§ Task objective: Wherever "bends" appears in a line, copy that line.

[Start Entries provided]

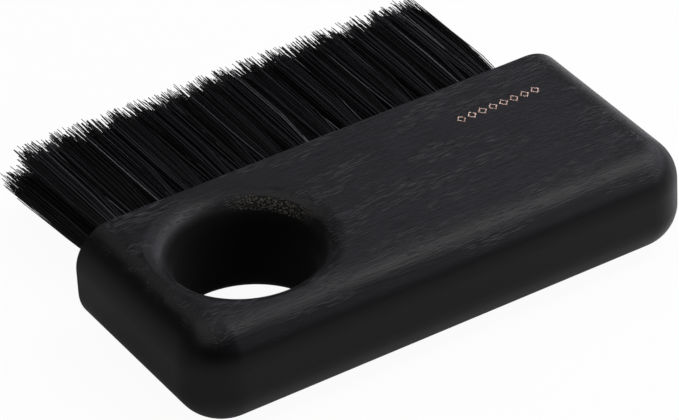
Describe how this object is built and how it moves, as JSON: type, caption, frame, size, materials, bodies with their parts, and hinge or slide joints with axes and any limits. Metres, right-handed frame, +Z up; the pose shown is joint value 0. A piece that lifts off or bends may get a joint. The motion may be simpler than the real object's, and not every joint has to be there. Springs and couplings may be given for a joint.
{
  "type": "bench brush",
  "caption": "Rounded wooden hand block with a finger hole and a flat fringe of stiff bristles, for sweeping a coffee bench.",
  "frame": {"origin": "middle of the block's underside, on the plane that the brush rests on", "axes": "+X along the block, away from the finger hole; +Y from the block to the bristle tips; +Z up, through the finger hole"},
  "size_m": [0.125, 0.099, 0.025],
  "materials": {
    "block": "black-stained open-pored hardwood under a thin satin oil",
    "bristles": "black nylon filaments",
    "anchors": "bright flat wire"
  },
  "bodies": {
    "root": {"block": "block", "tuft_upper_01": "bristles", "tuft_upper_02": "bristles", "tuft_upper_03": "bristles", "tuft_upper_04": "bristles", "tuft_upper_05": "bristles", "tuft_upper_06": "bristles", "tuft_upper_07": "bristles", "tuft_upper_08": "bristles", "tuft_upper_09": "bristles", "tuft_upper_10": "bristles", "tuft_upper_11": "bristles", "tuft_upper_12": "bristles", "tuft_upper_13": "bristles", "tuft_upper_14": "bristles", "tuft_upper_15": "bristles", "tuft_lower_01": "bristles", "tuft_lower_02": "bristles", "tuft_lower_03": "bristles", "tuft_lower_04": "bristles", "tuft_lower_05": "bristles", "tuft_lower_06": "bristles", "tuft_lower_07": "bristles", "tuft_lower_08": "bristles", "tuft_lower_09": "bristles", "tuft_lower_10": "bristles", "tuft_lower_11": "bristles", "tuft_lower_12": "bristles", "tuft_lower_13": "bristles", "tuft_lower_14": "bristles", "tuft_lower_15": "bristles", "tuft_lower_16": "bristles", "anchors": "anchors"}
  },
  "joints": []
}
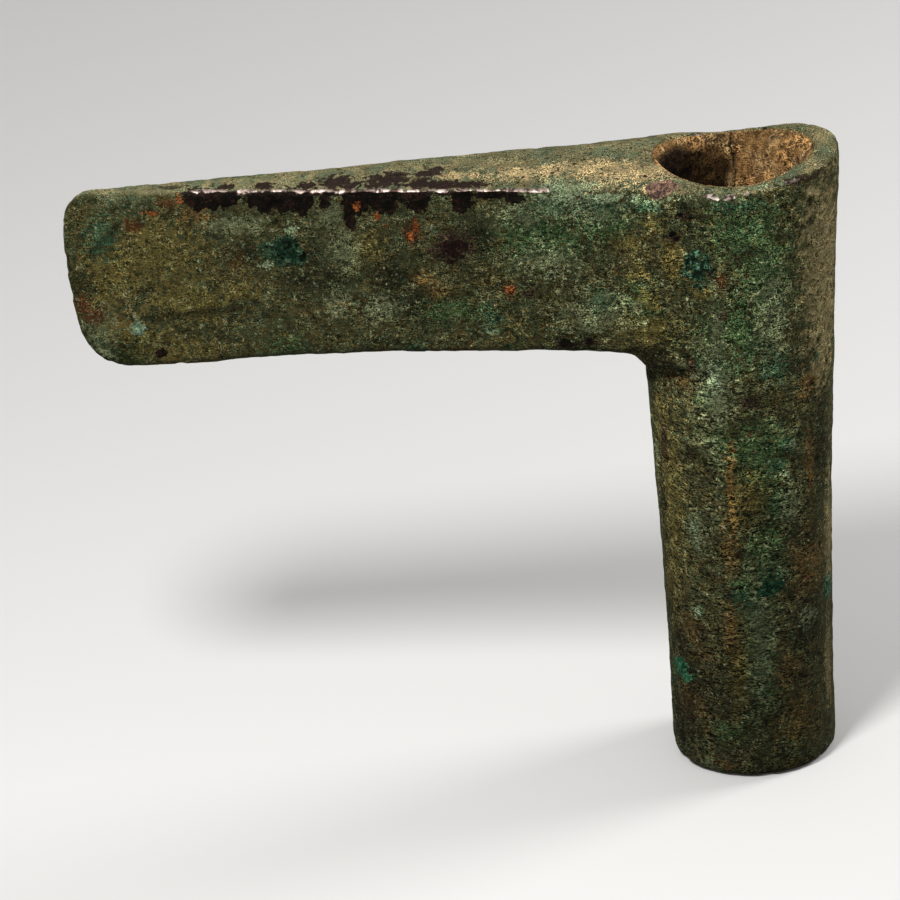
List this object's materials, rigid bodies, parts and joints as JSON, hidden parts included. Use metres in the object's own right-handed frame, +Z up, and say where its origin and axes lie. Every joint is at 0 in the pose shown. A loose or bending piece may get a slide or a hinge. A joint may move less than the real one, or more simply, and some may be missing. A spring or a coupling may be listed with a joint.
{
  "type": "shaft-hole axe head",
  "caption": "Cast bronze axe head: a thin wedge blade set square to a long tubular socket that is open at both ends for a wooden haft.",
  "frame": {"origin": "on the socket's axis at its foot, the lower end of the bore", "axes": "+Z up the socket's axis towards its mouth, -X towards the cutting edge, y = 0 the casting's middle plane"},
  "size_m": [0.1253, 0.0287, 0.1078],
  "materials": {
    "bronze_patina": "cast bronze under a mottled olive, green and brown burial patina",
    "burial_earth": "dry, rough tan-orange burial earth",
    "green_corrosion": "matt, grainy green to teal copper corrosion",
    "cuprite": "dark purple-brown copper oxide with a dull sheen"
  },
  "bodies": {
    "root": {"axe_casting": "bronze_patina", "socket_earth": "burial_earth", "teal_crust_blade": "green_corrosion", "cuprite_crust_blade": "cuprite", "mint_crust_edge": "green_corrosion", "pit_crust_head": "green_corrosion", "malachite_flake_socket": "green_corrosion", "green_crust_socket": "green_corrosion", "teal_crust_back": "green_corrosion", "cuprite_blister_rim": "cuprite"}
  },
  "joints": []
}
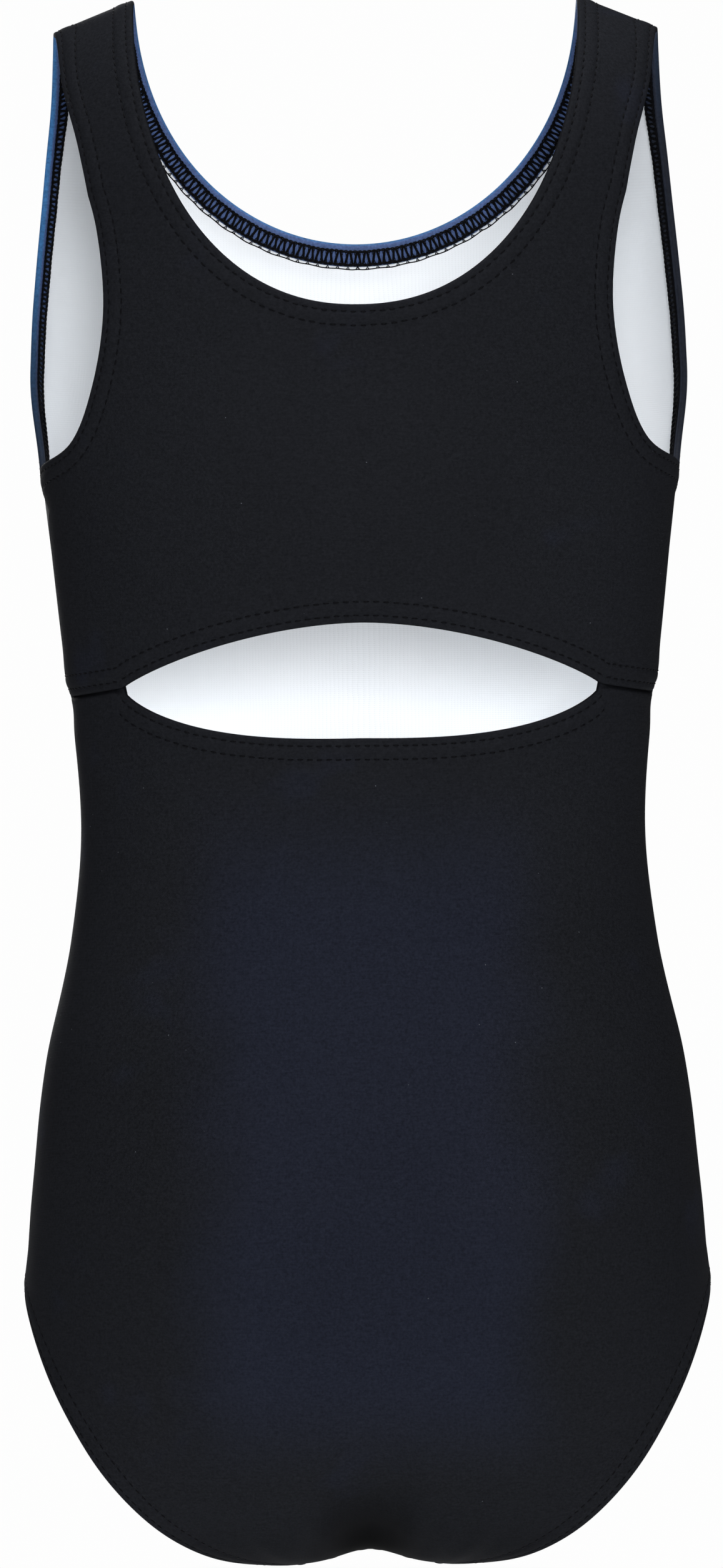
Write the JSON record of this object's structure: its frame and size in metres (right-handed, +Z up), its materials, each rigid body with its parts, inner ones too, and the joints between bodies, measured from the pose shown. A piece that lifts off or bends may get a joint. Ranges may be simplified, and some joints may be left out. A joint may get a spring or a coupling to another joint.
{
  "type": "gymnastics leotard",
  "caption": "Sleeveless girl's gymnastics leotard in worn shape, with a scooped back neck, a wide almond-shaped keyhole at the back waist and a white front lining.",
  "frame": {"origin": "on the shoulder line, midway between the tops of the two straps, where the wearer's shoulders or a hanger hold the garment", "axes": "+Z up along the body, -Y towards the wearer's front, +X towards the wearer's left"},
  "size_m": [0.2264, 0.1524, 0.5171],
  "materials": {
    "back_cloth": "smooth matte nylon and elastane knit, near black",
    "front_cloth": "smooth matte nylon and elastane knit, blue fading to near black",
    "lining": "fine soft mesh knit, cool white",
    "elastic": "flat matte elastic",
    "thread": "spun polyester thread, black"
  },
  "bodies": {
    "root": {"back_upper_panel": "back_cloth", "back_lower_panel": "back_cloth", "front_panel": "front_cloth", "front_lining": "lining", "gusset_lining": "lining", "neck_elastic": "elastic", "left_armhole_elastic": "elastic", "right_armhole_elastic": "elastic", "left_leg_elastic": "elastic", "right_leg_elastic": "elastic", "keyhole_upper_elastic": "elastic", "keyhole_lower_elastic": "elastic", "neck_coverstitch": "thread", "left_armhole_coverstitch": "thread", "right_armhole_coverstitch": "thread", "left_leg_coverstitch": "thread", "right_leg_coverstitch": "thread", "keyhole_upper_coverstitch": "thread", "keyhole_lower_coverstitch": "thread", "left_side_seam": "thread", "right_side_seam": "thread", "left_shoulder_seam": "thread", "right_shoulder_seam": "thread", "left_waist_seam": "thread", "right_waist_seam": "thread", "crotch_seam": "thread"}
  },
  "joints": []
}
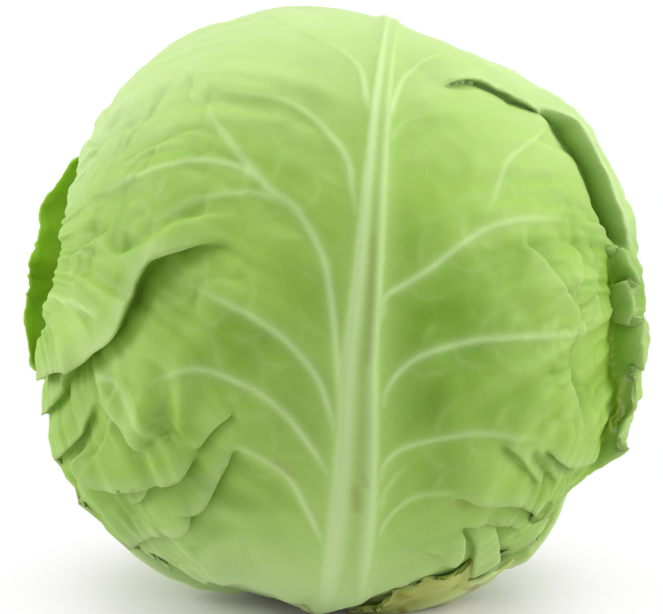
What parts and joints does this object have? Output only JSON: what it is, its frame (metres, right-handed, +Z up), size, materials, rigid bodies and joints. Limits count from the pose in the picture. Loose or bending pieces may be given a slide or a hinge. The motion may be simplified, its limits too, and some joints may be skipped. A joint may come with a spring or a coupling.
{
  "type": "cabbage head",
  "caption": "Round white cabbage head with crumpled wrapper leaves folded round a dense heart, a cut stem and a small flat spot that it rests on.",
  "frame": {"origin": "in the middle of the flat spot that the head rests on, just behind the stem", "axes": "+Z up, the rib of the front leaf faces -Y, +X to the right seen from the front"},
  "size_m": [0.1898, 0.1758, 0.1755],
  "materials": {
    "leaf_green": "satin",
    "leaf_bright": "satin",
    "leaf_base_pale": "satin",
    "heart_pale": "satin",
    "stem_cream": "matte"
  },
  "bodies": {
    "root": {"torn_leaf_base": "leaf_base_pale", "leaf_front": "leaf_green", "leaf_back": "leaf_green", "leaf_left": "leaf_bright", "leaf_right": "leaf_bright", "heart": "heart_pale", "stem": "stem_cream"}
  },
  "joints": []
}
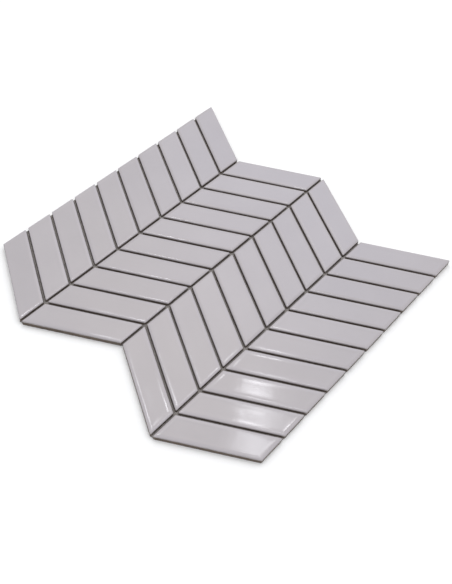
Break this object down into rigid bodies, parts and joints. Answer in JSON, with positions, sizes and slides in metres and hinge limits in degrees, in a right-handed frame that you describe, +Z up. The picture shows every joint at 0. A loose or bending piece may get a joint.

[End Entries provided]

§ Reply:
Describe how this object is built and how it moves, as JSON: type, caption, frame, size, materials, bodies with their parts, and hinge or slide joints with axes and any limits. Metres, right-handed frame, +Z up; the pose shown is joint value 0. A piece that lifts off or bends may get a joint. The motion may be simpler than the real object's, and not every joint has to be there. Springs and couplings may be given for a joint.
Write the JSON record of this object's structure: its frame and size in metres (right-handed, +Z up), its materials, each rigid body with its parts, inner ones too, and the joints between bodies, measured from the pose shown. A piece that lifts off or bends may get a joint. Ranges may be simplified, and some joints may be left out. A joint may get a spring or a coupling to another joint.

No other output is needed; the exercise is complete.